** PROBLEM DETAILS **
Below is a listing; reproduce each line of it exactly.

──────── DATA BLOCK

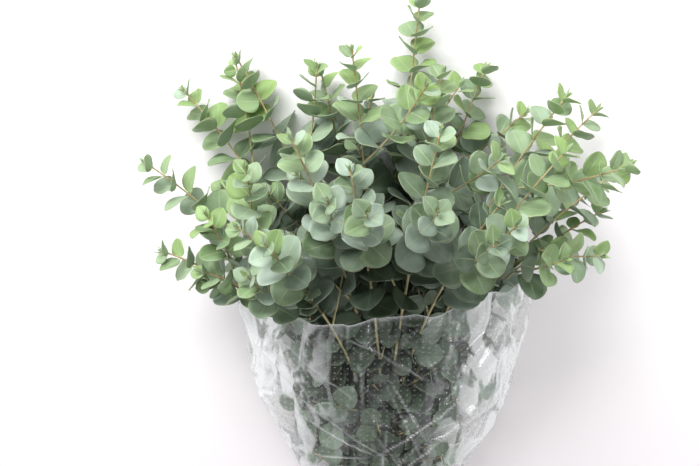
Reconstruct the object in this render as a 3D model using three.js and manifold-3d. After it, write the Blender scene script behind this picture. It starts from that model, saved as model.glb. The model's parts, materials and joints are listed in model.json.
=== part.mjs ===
// A florist's bunch of eucalyptus, lying on a table: twenty cut stems with round paired leaves,
// held near their cut ends by an elastic band and wrapped in a tapered sleeve of clear film.
// Millimetres. +Z is up from the table, +Y runs along the bunch from the cut ends to the leaf tips,
// and the origin is under the middle of the bunch, on the table.

import * as THREE from "three";
import { mergeVertices } from "three/addons/utils/BufferGeometryUtils.js";
import Module from "manifold-3d";

const wasm = await Module();
wasm.setup();

// Where each stem's tip is, before the bunch is centred: x, distance from the cut ends, height.
// Each layer lies on the one before it and is listed from left to right.
const TIP_LAYERS = [
  [
    [-258, 690, 34],
    [-190, 732, 32],
    [-84, 716, 30],
    [40, 800, 40],
    [126, 718, 32],
    [270, 664, 34],
  ],
  [
    [-282, 500, 112],
    [-292, 614, 120],
    [-44, 750, 118],
    [62, 726, 128],
    [210, 696, 122],
    [292, 612, 116],
    [266, 552, 112],
  ],
  [
    [-232, 484, 138],
    [-176, 560, 204],
    [-112, 664, 206],
    [-46, 632, 226],
    [52, 676, 232],
    [126, 590, 208],
    [196, 650, 208],
  ],
];

// Stems
const STEM_RADIUS = 2.9;
const TIP_RADIUS = 0.9;
const STEM_PITCH = 6.3;
const ROW_PITCH = 5.5;
const STEM_SIDES = 5;
// From a stem's middle to the flat side that it lies on.
const STEM_FLAT = STEM_RADIUS * Math.cos(Math.PI / STEM_SIDES);
const STRAIGHT_END = 112;
const LEAVE_SHARE = 0.24;
const ARRIVE_SHARE = 0.36;
const STEM_STEPS = 8;
const CUT_STAGGER = 12;
// Stems point away from here at their tips, and leaves turn towards the light from here.
const CANOPY = new THREE.Vector3(0, 400, 70);
// How much of that direction's rise a stem keeps at its tip.
const TIP_RISE = 0.35;
// A twig's direction is read over this distance to either side.
const AIM_STEP = 8;

// Side shoots. Starts are shares of the stem's length.
const SHOOT_STARTS = [0.5, 0.64, 0.77];
const SHOOT_START_SPREAD = [-0.04, 0.06];
const SHOOT_RADIUS = 1.5;
const SHOOT_LENGTH = [112, 168];
const SHOOT_SHORTENING = 0.02;
const SHOOT_SPLAY = [28, 58];
const SHOOT_STEPS = 3;
const SHOOT_SIDES = 3;
const SHOOT_TRIES = 24;
const SHOOT_FALL_IN = 0.5;
const SHOOT_BARE_BELOW = 14;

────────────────

** SOLVED PROBLEM **
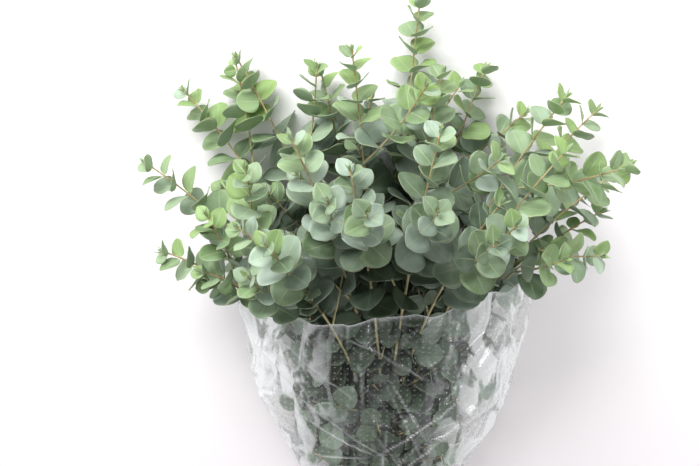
Reconstruct the object in this render as a 3D model using three.js and manifold-3d. After it, write the Blender scene script behind this picture. It starts from that model, saved as model.glb. The model's parts, materials and joints are listed in model.json.
=== part.mjs ===
// A florist's bunch of eucalyptus, lying on a table: twenty cut stems with round paired leaves,
// held near their cut ends by an elastic band and wrapped in a tapered sleeve of clear film.
// Millimetres. +Z is up from the table, +Y runs along the bunch from the cut ends to the leaf tips,
// and the origin is under the middle of the bunch, on the table.

import * as THREE from "three";
import { mergeVertices } from "three/addons/utils/BufferGeometryUtils.js";
import Module from "manifold-3d";

const wasm = await Module();
wasm.setup();

// Where each stem's tip is, before the bunch is centred: x, distance from the cut ends, height.
// Each layer lies on the one before it and is listed from left to right.
const TIP_LAYERS = [
  [
    [-258, 690, 34],
    [-190, 732, 32],
    [-84, 716, 30],
    [40, 800, 40],
    [126, 718, 32],
    [270, 664, 34],
  ],
  [
    [-282, 500, 112],
    [-292, 614, 120],
    [-44, 750, 118],
    [62, 726, 128],
    [210, 696, 122],
    [292, 612, 116],
    [266, 552, 112],
  ],
  [
    [-232, 484, 138],
    [-176, 560, 204],
    [-112, 664, 206],
    [-46, 632, 226],
    [52, 676, 232],
    [126, 590, 208],
    [196, 650, 208],
  ],
];

// Stems
const STEM_RADIUS = 2.9;
const TIP_RADIUS = 0.9;
const STEM_PITCH = 6.3;
const ROW_PITCH = 5.5;
const STEM_SIDES = 5;
// From a stem's middle to the flat side that it lies on.
const STEM_FLAT = STEM_RADIUS * Math.cos(Math.PI / STEM_SIDES);
const STRAIGHT_END = 112;
const LEAVE_SHARE = 0.24;
const ARRIVE_SHARE = 0.36;
const STEM_STEPS = 8;
const CUT_STAGGER = 12;
// Stems point away from here at their tips, and leaves turn towards the light from here.
const CANOPY = new THREE.Vector3(0, 400, 70);
// How much of that direction's rise a stem keeps at its tip.
const TIP_RISE = 0.35;
// A twig's direction is read over this distance to either side.
const AIM_STEP = 8;

// Side shoots. Starts are shares of the stem's length.
const SHOOT_STARTS = [0.5, 0.64, 0.77];
const SHOOT_START_SPREAD = [-0.04, 0.06];
const SHOOT_RADIUS = 1.5;
const SHOOT_LENGTH = [112, 168];
const SHOOT_SHORTENING = 0.02;
const SHOOT_SPLAY = [28, 58];
const SHOOT_STEPS = 3;
const SHOOT_SIDES = 3;
const SHOOT_TRIES = 24;
const SHOOT_FALL_IN = 0.5;
const SHOOT_BARE_BELOW = 14;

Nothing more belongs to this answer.